Ellen Valentino, who represents the Maryland Beverage Association, explained that her associate, Robert N. Santoni, Jr., controller of Santoni’s Super Market, and a major opponent of the bottle legislation, who has said his family's business stands to “lose a million dollars” if it were to be passed, was simply “overwhelmed,” adding that “we’re glad small business owners’ voices were heard.
“Small businesses spend so much money into the community,” she said.

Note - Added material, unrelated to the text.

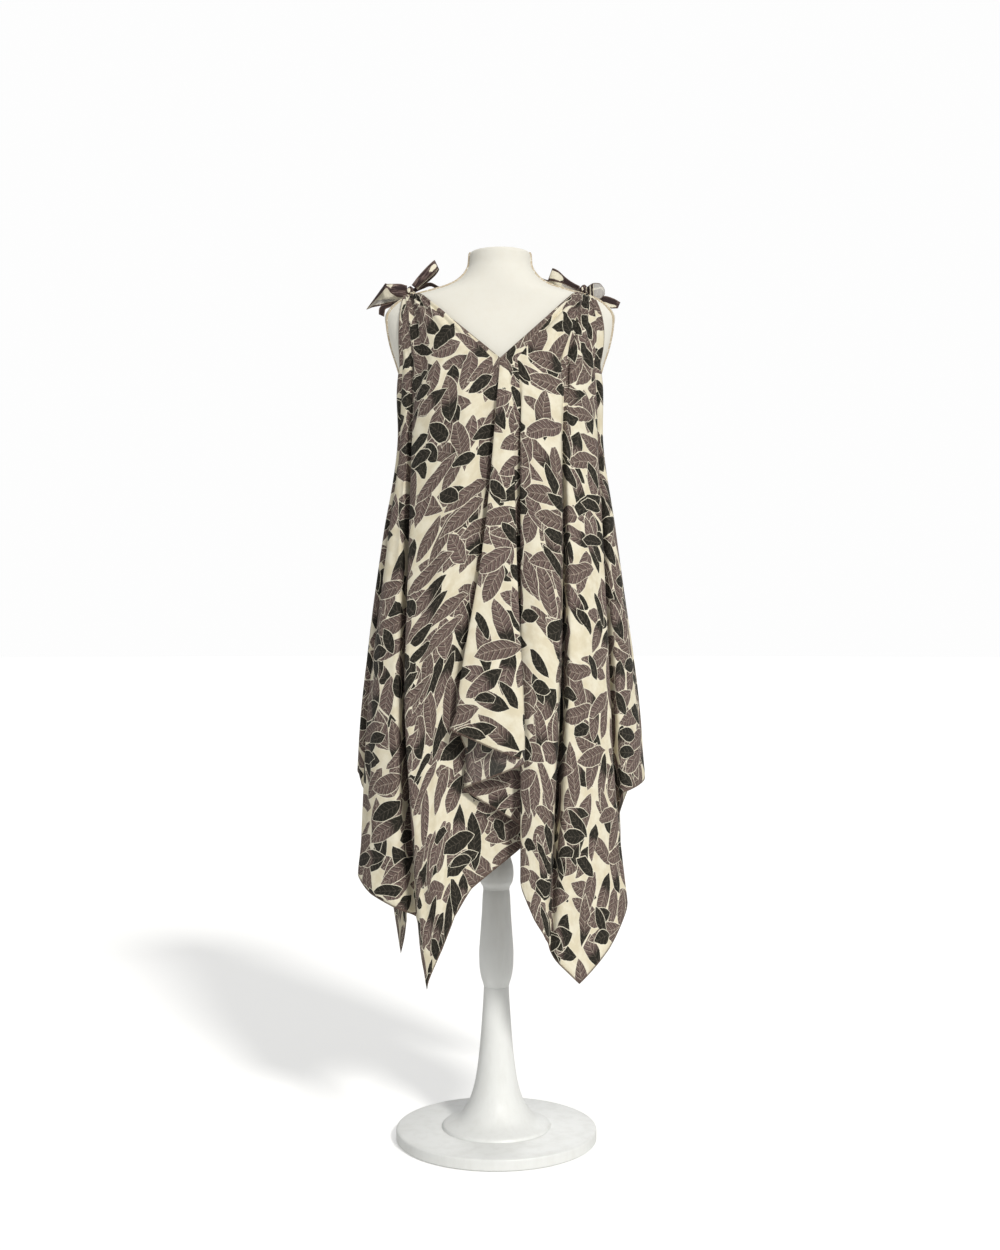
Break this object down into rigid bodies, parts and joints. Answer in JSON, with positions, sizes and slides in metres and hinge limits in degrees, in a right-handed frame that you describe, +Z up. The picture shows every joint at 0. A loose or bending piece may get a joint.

It was not immediately clear how the council might resurrect the bill. However one city official, who asked not to be identified, said a motion to reconsider would have to come from a member on the winning side of the vote, presumably one of those who voted No, as the bill failed because the vote was tied.
MAYOR'S EMAIL STATEMENT
In an email statement following the vote on the bottle bill, but before the council meeting ended, the mayor said she “would like to thank the City Council for approving almost all of [her] Comprehensive Plan to fix the worst budget crisis in the City’s modern history with more than $70 million in tough spending cuts and $42.9 million in new revenue. The plan will fully fund our obligation to public schools, maintain every single police officer, reduce firehouse closures, and keep all community libraries open all without raising property taxes.”
However, she noted, “Funding for some basic services — street sweeping, graffiti removal and waterway maintenance — will be significantly reduced as a result of the Council’s action, which is a win for the wealthy lobbyists against the working people of this City.”
I.V. learned that although the mayor did not mention Council President Young in her statement, she later asked him to reconsider the bottle bill, to find some way to bring it back for another vote.
According to Councilman Cole, “There is a way to bring it back; it wouldn’t be unprecedented…. I would never say never….
“There’s just no revenue; it’s not like we’ve got some sort of money pot out there we can tap into.
Still in all, “whatever the stage is after life support, that’s where it is.”